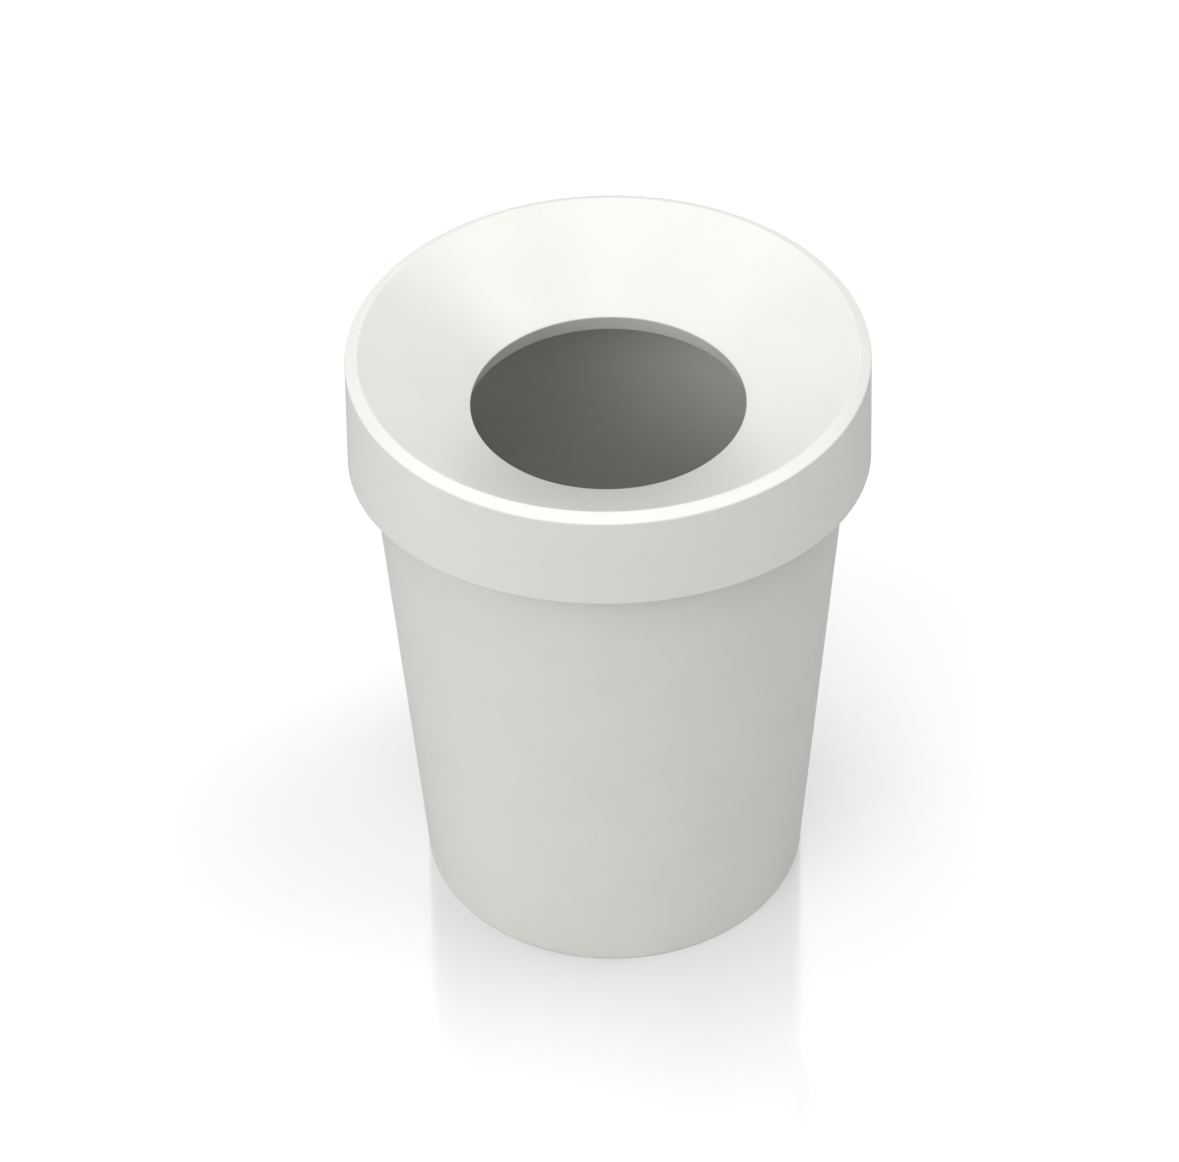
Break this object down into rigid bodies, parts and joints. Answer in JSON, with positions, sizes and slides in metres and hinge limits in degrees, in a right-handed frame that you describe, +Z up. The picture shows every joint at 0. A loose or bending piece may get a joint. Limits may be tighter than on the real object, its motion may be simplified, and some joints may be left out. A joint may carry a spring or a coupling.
{
  "type": "wastebasket",
  "caption": "Round tapered wastebasket with a loose inclined collar: skirt high at the back and low at the front, conical funnel and round mouth.",
  "frame": {"origin": "middle of the underside of the foot ring, on the floor", "axes": "+Z up; -Y is the front, where the collar is lowest; +X is to the right seen from the front"},
  "size_m": [0.3, 0.2999, 0.3859],
  "materials": {
    "bucket_plastic": "fine matt moulded polypropylene, off-white",
    "collar_plastic": "fine matt moulded polypropylene, off-white"
  },
  "bodies": {
    "bucket": {"bucket": "bucket_plastic"},
    "collar": {"collar": "collar_plastic"}
  },
  "joints": [
    {"name": "collar_lift", "type": "slide", "parent": "bucket", "child": "collar", "axis": [0, 0, 1], "range_m": [0, 0.15]}
  ]
}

□ □ □ □ □

### Instructions to follow
Copy the material above, line for line.

### Task solution
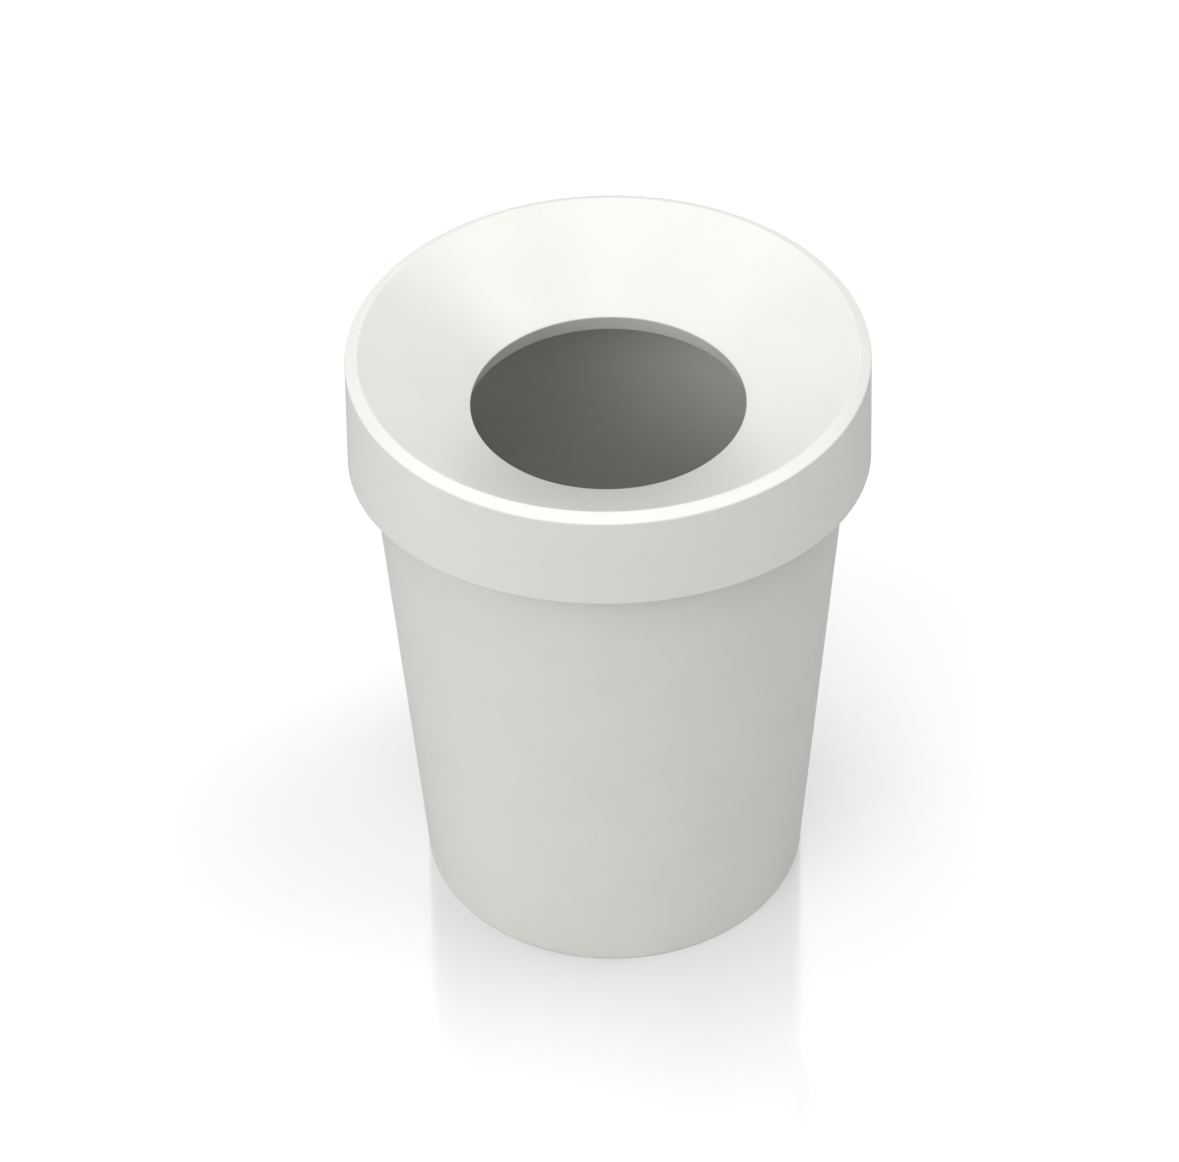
Break this object down into rigid bodies, parts and joints. Answer in JSON, with positions, sizes and slides in metres and hinge limits in degrees, in a right-handed frame that you describe, +Z up. The picture shows every joint at 0. A loose or bending piece may get a joint. Limits may be tighter than on the real object, its motion may be simplified, and some joints may be left out. A joint may carry a spring or a coupling.
{
  "type": "wastebasket",
  "caption": "Round tapered wastebasket with a loose inclined collar: skirt high at the back and low at the front, conical funnel and round mouth.",
  "frame": {"origin": "middle of the underside of the foot ring, on the floor", "axes": "+Z up; -Y is the front, where the collar is lowest; +X is to the right seen from the front"},
  "size_m": [0.3, 0.2999, 0.3859],
  "materials": {
    "bucket_plastic": "fine matt moulded polypropylene, off-white",
    "collar_plastic": "fine matt moulded polypropylene, off-white"
  },
  "bodies": {
    "bucket": {"bucket": "bucket_plastic"},
    "collar": {"collar": "collar_plastic"}
  },
  "joints": [
    {"name": "collar_lift", "type": "slide", "parent": "bucket", "child": "collar", "axis": [0, 0, 1], "range_m": [0, 0.15]}
  ]
}